As the hurricane passed through, floating oil was quickly dispersed by the powerful winds and waves, and the same wave energy buried, uncovered, and moved oil on the shore or in submerged mats of oil near the shoreline. Some oil was likely carried inland by sea spray and flood waters from the storm surge. Oil dissolved in the water column near the surface became even more dispersed, but the deep waters of the Gulf were well out of reach of the stormy commotion at the surface, and the leaking wellhead continued to gush.

But the Deepwater Horizon spill wasn’t the only time hurricanes have butted heads with a massive spill.
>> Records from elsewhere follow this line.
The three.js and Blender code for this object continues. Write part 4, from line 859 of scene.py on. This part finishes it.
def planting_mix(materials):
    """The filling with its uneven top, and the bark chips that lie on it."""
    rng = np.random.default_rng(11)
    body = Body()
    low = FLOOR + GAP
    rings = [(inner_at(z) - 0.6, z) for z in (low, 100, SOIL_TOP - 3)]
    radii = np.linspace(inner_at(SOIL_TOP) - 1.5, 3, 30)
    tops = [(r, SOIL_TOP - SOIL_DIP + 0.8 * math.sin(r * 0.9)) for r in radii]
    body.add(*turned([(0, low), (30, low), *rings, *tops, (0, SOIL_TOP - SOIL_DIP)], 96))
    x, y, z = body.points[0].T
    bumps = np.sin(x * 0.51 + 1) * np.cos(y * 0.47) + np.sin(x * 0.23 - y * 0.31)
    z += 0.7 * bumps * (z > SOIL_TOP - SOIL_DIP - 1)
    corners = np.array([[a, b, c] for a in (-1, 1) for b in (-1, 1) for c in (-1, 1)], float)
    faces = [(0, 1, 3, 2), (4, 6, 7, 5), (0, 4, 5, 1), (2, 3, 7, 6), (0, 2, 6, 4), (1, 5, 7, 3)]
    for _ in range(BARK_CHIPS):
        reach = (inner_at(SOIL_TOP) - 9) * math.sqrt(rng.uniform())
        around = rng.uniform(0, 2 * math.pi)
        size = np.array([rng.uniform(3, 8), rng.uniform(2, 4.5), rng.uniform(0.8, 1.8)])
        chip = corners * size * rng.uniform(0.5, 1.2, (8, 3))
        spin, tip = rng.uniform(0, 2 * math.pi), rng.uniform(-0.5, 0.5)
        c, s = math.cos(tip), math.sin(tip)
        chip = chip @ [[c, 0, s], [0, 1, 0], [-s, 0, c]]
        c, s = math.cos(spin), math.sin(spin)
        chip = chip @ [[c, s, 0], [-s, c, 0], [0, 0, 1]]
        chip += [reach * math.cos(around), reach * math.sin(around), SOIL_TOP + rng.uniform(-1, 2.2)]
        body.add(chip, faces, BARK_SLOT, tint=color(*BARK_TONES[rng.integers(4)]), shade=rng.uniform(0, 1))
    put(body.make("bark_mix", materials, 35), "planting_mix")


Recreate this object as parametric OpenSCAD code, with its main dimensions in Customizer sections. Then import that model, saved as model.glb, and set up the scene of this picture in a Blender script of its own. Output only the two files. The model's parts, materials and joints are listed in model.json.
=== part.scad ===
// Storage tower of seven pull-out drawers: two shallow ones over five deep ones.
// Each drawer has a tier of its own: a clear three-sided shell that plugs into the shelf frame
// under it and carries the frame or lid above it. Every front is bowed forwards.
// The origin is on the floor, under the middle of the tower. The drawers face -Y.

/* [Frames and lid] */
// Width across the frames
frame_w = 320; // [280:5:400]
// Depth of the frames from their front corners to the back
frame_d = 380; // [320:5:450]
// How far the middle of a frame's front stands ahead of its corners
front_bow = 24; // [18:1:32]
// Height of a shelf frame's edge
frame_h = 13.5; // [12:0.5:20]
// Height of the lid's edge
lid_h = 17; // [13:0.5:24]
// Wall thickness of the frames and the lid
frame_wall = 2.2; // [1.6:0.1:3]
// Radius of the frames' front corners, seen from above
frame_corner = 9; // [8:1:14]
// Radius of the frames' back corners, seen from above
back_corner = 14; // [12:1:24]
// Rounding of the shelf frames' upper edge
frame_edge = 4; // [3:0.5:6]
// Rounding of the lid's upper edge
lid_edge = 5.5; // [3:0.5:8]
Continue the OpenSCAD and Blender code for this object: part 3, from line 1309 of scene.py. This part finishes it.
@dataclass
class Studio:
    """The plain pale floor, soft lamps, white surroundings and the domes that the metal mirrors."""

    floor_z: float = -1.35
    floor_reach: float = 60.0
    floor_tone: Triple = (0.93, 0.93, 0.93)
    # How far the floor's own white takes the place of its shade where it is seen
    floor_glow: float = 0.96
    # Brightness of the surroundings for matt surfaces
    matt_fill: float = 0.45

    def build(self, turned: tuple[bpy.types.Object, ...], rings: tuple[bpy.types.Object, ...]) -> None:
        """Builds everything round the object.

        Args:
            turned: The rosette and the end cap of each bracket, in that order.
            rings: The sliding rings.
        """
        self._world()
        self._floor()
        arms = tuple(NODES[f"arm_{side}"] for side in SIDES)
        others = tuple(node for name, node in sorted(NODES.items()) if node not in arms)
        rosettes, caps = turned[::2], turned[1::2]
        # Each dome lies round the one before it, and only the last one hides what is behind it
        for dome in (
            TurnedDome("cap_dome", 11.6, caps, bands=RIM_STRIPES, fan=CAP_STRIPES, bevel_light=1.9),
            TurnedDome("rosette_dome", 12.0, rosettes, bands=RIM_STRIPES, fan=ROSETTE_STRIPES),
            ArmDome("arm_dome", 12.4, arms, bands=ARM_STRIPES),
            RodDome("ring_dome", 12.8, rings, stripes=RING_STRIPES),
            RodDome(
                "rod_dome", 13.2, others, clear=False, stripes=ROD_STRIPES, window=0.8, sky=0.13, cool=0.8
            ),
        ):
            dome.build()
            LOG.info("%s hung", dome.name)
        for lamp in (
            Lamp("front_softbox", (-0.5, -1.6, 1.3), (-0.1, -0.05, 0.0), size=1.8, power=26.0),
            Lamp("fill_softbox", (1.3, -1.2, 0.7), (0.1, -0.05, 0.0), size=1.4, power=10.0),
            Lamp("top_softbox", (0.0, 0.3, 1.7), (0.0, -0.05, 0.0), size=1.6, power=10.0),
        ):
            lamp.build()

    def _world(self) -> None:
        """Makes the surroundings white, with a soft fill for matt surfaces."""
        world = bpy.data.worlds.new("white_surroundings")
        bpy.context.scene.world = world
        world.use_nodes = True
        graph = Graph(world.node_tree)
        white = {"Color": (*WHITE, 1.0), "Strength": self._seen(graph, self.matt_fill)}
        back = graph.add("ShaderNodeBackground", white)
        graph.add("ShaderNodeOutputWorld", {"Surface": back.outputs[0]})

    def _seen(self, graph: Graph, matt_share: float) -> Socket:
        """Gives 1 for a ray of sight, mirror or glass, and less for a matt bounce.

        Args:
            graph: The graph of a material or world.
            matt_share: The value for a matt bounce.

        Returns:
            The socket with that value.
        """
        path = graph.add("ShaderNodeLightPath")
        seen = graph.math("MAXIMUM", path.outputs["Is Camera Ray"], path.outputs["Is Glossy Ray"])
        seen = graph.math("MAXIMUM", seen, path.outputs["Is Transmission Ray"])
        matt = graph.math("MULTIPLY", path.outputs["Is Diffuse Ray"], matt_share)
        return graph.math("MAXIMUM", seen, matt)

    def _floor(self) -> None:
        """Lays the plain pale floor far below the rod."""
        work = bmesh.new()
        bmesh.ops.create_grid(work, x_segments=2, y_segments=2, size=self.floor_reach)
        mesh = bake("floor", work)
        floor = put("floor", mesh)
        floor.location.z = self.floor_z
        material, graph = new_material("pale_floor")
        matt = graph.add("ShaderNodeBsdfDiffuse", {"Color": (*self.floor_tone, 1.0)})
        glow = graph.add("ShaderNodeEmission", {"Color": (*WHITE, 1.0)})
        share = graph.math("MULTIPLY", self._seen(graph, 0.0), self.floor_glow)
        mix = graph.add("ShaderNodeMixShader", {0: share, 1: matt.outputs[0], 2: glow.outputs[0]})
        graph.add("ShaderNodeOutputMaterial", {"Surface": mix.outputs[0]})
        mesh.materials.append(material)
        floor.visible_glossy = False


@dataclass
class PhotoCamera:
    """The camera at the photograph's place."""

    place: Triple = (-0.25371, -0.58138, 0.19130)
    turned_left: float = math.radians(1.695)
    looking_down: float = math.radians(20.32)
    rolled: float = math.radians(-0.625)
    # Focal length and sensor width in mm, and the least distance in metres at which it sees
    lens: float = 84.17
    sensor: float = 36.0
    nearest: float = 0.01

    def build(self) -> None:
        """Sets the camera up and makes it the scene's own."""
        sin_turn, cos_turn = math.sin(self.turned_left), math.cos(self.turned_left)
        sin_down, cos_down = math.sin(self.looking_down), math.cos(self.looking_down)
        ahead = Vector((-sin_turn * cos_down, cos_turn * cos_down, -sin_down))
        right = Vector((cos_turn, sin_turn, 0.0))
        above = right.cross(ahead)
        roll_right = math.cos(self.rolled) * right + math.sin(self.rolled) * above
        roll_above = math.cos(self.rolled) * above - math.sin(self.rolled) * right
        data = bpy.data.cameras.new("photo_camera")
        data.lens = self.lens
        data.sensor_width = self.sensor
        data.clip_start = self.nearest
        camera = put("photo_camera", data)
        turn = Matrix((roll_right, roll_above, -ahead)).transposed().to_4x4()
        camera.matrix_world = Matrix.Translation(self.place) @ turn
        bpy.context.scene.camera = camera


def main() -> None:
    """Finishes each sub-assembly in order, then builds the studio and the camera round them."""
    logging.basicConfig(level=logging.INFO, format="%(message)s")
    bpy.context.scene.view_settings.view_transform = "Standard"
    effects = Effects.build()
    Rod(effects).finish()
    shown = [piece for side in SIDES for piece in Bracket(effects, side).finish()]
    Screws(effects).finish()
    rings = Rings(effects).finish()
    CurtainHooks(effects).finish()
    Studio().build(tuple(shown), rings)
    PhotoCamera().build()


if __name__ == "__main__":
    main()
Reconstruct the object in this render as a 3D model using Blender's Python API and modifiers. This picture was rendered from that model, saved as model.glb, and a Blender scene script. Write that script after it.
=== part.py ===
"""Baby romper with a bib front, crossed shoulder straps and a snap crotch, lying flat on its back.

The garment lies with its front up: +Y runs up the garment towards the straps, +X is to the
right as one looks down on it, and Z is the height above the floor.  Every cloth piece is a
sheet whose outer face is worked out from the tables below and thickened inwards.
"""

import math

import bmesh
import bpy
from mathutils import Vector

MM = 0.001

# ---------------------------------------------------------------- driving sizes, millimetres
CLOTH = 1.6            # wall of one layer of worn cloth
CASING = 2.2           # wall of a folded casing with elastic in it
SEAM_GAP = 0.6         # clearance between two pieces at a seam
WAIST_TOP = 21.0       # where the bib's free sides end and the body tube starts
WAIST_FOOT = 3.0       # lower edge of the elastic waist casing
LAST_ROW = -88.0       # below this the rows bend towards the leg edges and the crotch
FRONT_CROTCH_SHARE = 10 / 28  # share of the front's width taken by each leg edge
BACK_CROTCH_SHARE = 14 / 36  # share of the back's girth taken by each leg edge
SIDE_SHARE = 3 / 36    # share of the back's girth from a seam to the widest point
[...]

In 1979, Mexico's Ixtoc I well blowout in the southern Gulf of Mexico was hit by Hurricane Henri. The main impact of the hurricane's winds was to dilute and weather the floating oil.

In some places along the Texas coast, beached oil was washed over the barrier islands into the bays behind them, while in other areas stranded oil was buried by clean sand. Many of these oiled areas were reworked a year later when Hurricane Allen battered the coast.

Preventing oil spills is a part of preparing for hurricanes. Coastal oil facilities and vessel owners do their best to batten down the hatches and get their vessels out of harm's way, but we know that spills may still happen. Atlantic hurricane season, which runs from June 1 to November 30, is a busy time for those of us in oil spill response, and we breathe a sigh of relief when hurricane season ends—just in time for winter storm season to begin.